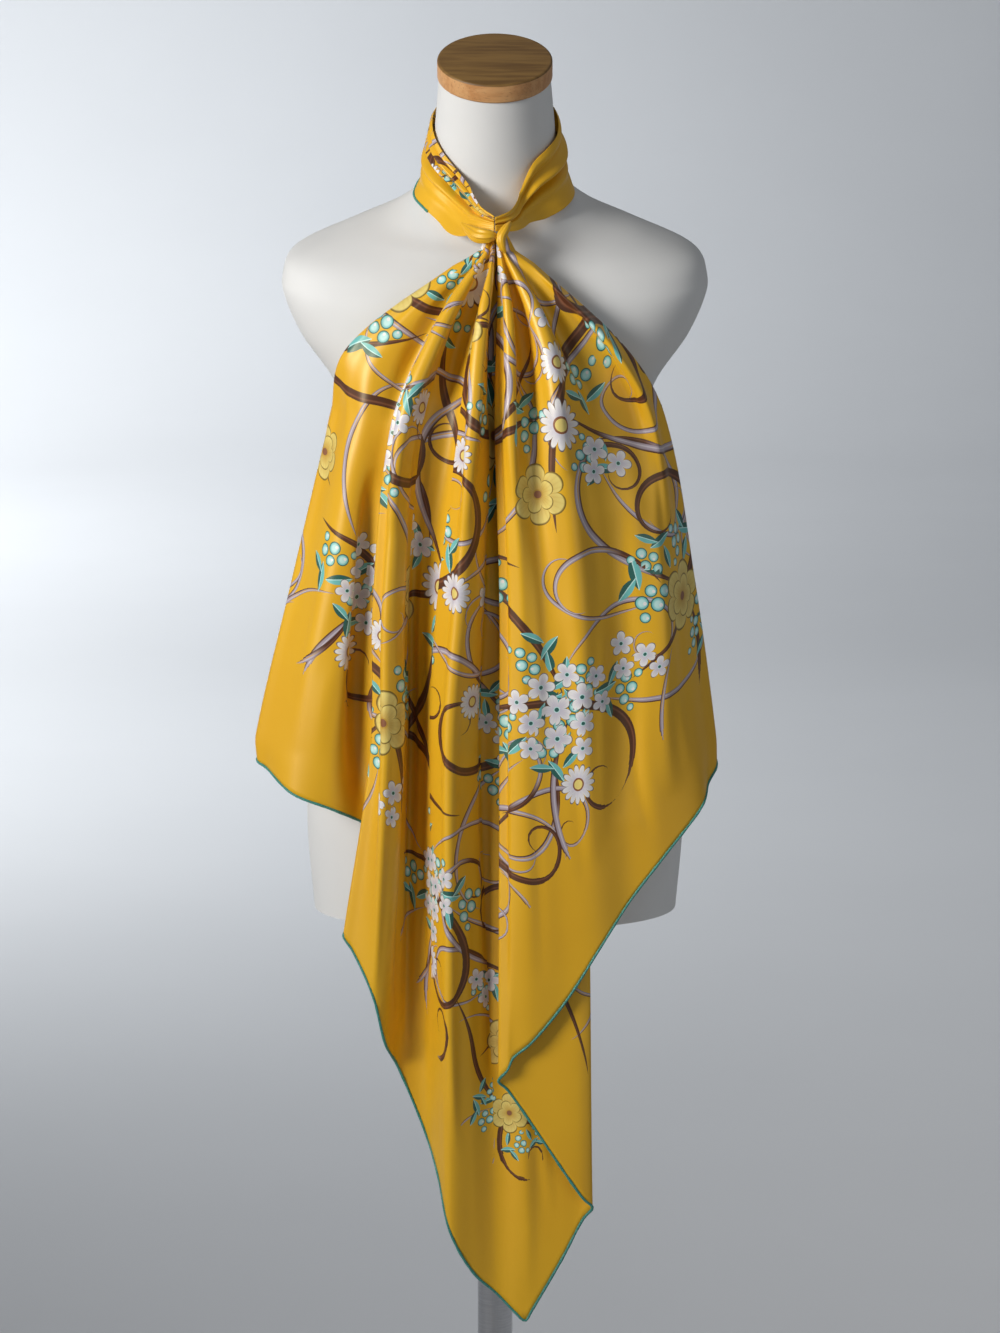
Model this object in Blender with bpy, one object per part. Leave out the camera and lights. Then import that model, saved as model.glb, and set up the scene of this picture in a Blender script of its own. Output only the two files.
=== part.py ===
"""Silk square tied as a halter on a limbless dress form.

Metres, +Z up, the form faces -Y. The origin is the middle of the underside of the
round base. The scarf is one square of silk: a corner is wound round the neck and
knotted at the throat, and the rest falls in front in pleats and Z folds down to the
opposite corner. The tables below are in millimetres, because cloth is measured so.
"""

import math

import bpy
from mathutils import Vector

MM = 0.001

# ---------------------------------------------------------------- driving sizes
SEAT_GAP = 0.0003           # air between pieces that touch
CLOTH_WALL = 0.0013         # wall of the hanging silk
HEM_ROLL = 0.0022           # thickness of the hand-rolled hem
HEM_DEPTH = 0.0045          # how far the roll reaches into the cloth
HEM_APPROACH = 0.0072       # where the wall starts to thicken towards the roll
STRETCH_WALL = 0.0024       # several layers of silk round the neck

FALL_TOP = 1.297            # where the cloth leaves the knot
CHEST = 1.215
BUST = 1.150
WAIST = 1.000
HIP = 0.865
FALL_LEVELS = (FALL_TOP, CHEST, BUST, WAIST, HIP)
FALL_ROWS = 25              # rows of faces from knot to hem, without the roll's two
FALL_ROW_BUNCHING = 1.25    # above 1 the rows lie closer together near the knot
SIDE_LENGTH = 0.455         # lines shorter than this keep level for half of the rows
FALL_COLUMN_PITCH = 0.028   # widest spacing of the columns of faces, low down
PITCH_DEPTH = 0.8           # where on the lines that spacing is taken, knot to hem
NOSE_STEPS = 2              # columns of faces on each side of a fold's nose

NOSE_INSET = 0.008          # how far back from a fold its two layers are set
INSET_SHARE = (0.18, 0.45, 0.8, 1.0, 1.0, 1.0)     # share of it, knot to hem
HEM_LEAN = 0.8              # how much of the hem's slope a fold's layers take
RISE_SHARE = (0.38, 0.60, 0.85, 1.0, 1.0, 1.0)     # share of a fold's rise

FORM_SEGMENTS = 40
FORM_RINGS_PER_ROW = 2
BUST_ROW = 6                # row of FORM_SECTIONS from which the upper form is searched
BUST_SIDE = 0.072           # each bust point from the middle
BUST_HEIGHT = 1.128
BUST_SWELL = 0.0355
BUST_SPREAD = 0.050

CAP_RADIUS = 0.0505
CAP_THICKNESS = 0.018
CAP_EDGE = 0.0022
NECK_TILT = math.radians(22)

BASE_RADIUS = 0.170
BASE_THICKNESS = 0.012
POLE_RADIUS = 0.016
COLLAR_RADIUS = 0.030
COLLAR_HEIGHT = 0.045
PLATE_THICKNESS = 0.008
PLATE_INSET = 0.012         # from the torso's front edge to the plate's rim
BASE_EDGE = 0.003
BORE_OVERRUN = 0.010
ROUND_SEGMENTS = 32

LOOP_CENTRE_Y = 0.005       # axis that the neck loop's angles are taken about
LOOP_RADIUS = 0.056         # about how far the loop's nape lies from that axis
NAPE_GAP = 0.0004           # from the middle of the nape to each stretch's end
LOOP_COLUMNS = 20
LOOP_ROWS = 11

KNOT_CENTRE = (-0.0040, -0.0838, 1.3087)
KNOT_REACH = (0.0170, 0.0085, 0.0125)
KNOT_RIDGES = 3
KNOT_RIDGE_HEIGHT = 0.09
KNOT_SEGMENTS = 24
KNOT_RINGS = 12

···

» **WRITTEN REQUEST**
Return all of the data exactly as it reads.

» **ANSWER TO THIS EXERCISE**
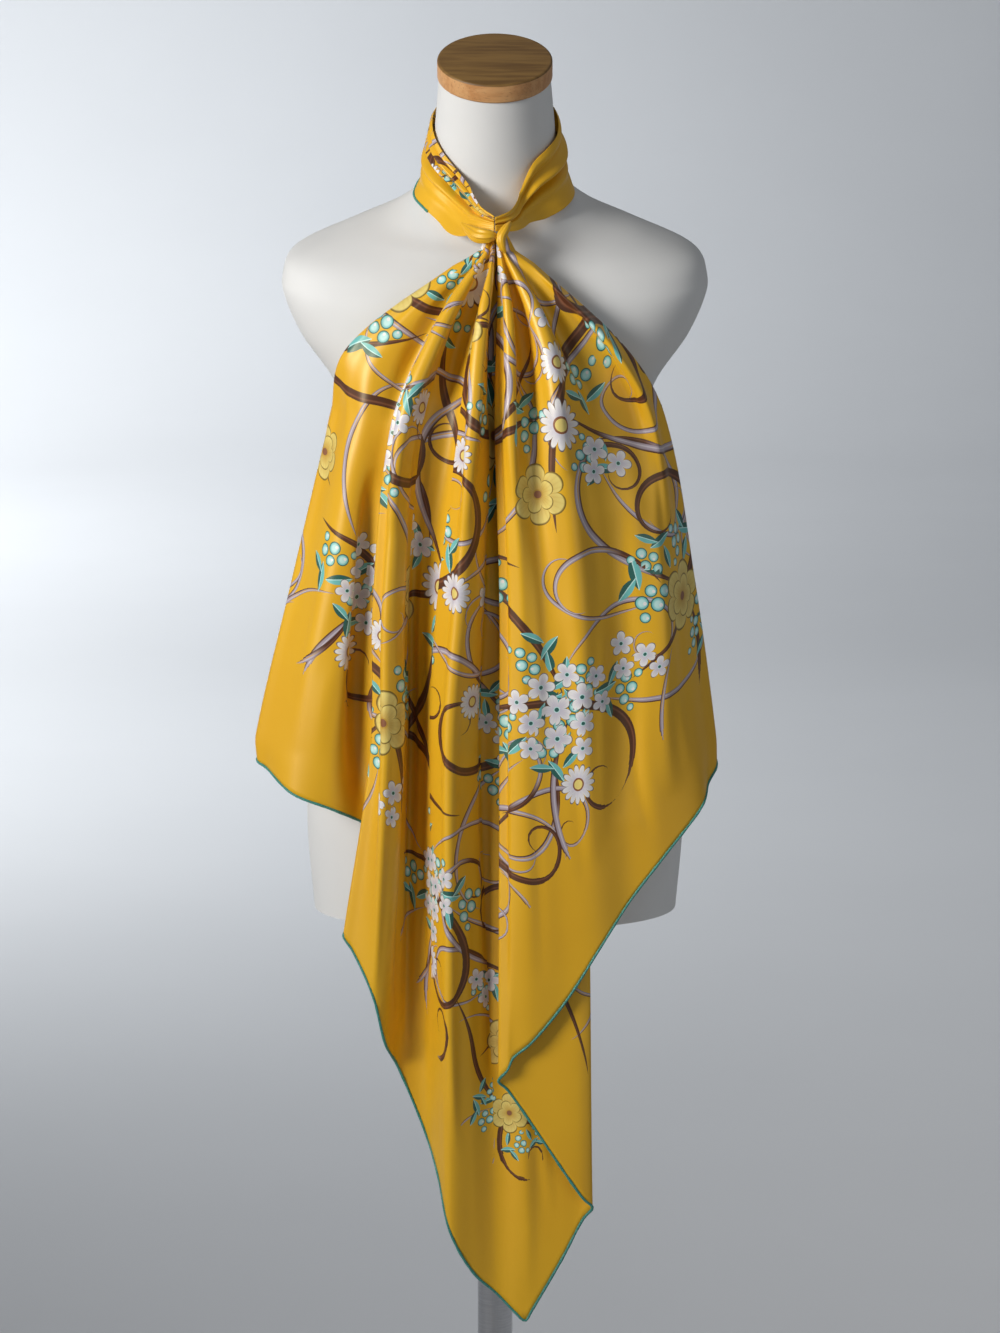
Model this object in Blender with bpy, one object per part. Leave out the camera and lights. Then import that model, saved as model.glb, and set up the scene of this picture in a Blender script of its own. Output only the two files.
=== part.py ===
"""Silk square tied as a halter on a limbless dress form.

Metres, +Z up, the form faces -Y. The origin is the middle of the underside of the
round base. The scarf is one square of silk: a corner is wound round the neck and
knotted at the throat, and the rest falls in front in pleats and Z folds down to the
opposite corner. The tables below are in millimetres, because cloth is measured so.
"""

import math

import bpy
from mathutils import Vector

MM = 0.001

# ---------------------------------------------------------------- driving sizes
SEAT_GAP = 0.0003           # air between pieces that touch
CLOTH_WALL = 0.0013         # wall of the hanging silk
HEM_ROLL = 0.0022           # thickness of the hand-rolled hem
HEM_DEPTH = 0.0045          # how far the roll reaches into the cloth
HEM_APPROACH = 0.0072       # where the wall starts to thicken towards the roll
STRETCH_WALL = 0.0024       # several layers of silk round the neck

FALL_TOP = 1.297            # where the cloth leaves the knot
CHEST = 1.215
BUST = 1.150
WAIST = 1.000
HIP = 0.865
FALL_LEVELS = (FALL_TOP, CHEST, BUST, WAIST, HIP)
FALL_ROWS = 25              # rows of faces from knot to hem, without the roll's two
FALL_ROW_BUNCHING = 1.25    # above 1 the rows lie closer together near the knot
SIDE_LENGTH = 0.455         # lines shorter than this keep level for half of the rows
FALL_COLUMN_PITCH = 0.028   # widest spacing of the columns of faces, low down
PITCH_DEPTH = 0.8           # where on the lines that spacing is taken, knot to hem
NOSE_STEPS = 2              # columns of faces on each side of a fold's nose

NOSE_INSET = 0.008          # how far back from a fold its two layers are set
INSET_SHARE = (0.18, 0.45, 0.8, 1.0, 1.0, 1.0)     # share of it, knot to hem
HEM_LEAN = 0.8              # how much of the hem's slope a fold's layers take
RISE_SHARE = (0.38, 0.60, 0.85, 1.0, 1.0, 1.0)     # share of a fold's rise

FORM_SEGMENTS = 40
FORM_RINGS_PER_ROW = 2
BUST_ROW = 6                # row of FORM_SECTIONS from which the upper form is searched
BUST_SIDE = 0.072           # each bust point from the middle
BUST_HEIGHT = 1.128
BUST_SWELL = 0.0355
BUST_SPREAD = 0.050

CAP_RADIUS = 0.0505
CAP_THICKNESS = 0.018
CAP_EDGE = 0.0022
NECK_TILT = math.radians(22)

BASE_RADIUS = 0.170
BASE_THICKNESS = 0.012
POLE_RADIUS = 0.016
COLLAR_RADIUS = 0.030
COLLAR_HEIGHT = 0.045
PLATE_THICKNESS = 0.008
PLATE_INSET = 0.012         # from the torso's front edge to the plate's rim
BASE_EDGE = 0.003
BORE_OVERRUN = 0.010
ROUND_SEGMENTS = 32

LOOP_CENTRE_Y = 0.005       # axis that the neck loop's angles are taken about
LOOP_RADIUS = 0.056         # about how far the loop's nape lies from that axis
NAPE_GAP = 0.0004           # from the middle of the nape to each stretch's end
LOOP_COLUMNS = 20
LOOP_ROWS = 11

KNOT_CENTRE = (-0.0040, -0.0838, 1.3087)
KNOT_REACH = (0.0170, 0.0085, 0.0125)
KNOT_RIDGES = 3
KNOT_RIDGE_HEIGHT = 0.09
KNOT_SEGMENTS = 24
KNOT_RINGS = 12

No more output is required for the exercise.